If you look near the top of the loop function there is an #if statement blocking out 3 lines of code. Change the 0 to a 1 and you’ll be able to just get averaged data from the sensor. Put the module where you want it and see what kind of numbers you get. Depending on the method I used I was getting between 4000 and 9000 pointed up to the ceiling. Deduct a bit off of that for margin and change IDLETHRESHOLD (near the top of the file) to that number.

The DELTATHRESHOLD is adjustable too. The code sees any change that isn’t larger than that parameter as no change. You might make that bigger if you have shaky hands or smaller if you want to recognize more “zones”. However, the smaller the threshold, the more susceptible the system will be to noise. The display of samples is helpful because you can get an idea how much the readings vary when your hand is at a certain spot over the sensor. You can try using one or two fingers, but the readings are more reliable when the sound is bouncing off the fleshy part of your palm.

If you want to add some more gestures, you may have to track time a bit better. For example, holding a (relatively) stationary position for a certain amount of time could be a gesture. To get really sophisticated gestures, you may have to do some more sophisticated filtering of the input data than a simple average. A Kalman filter might be overkill, but would probably work well.
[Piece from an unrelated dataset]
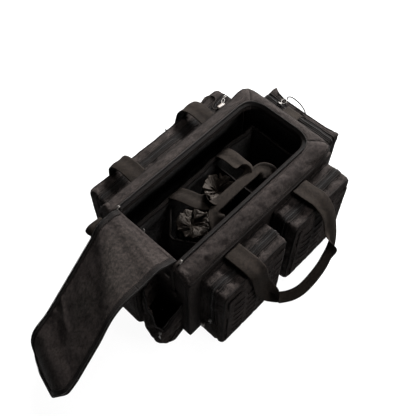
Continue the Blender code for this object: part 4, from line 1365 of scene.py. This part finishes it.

If you look around, many robots use these sensors to detect obstacles. Makes sense, they’re cheap and work reasonably well. There are also many projects that use these to show an estimate of distance (like an electronic tape measure). However, you can use them for many other things. I’ve even used a similar set up to measure the level of liquid in a tank and earlier this week we saw ultrasonic sensors used to monitor rice paddies.

If you really want to get serious, [uglyduck] has some analysis of what makes spurious readings on this device. He’s also redesigning them to use a different processor so he can do a better job. That might be a little further than I’m willing to go, although I was impressed with the 3D sonic touchscreen which also modified the SONAR units.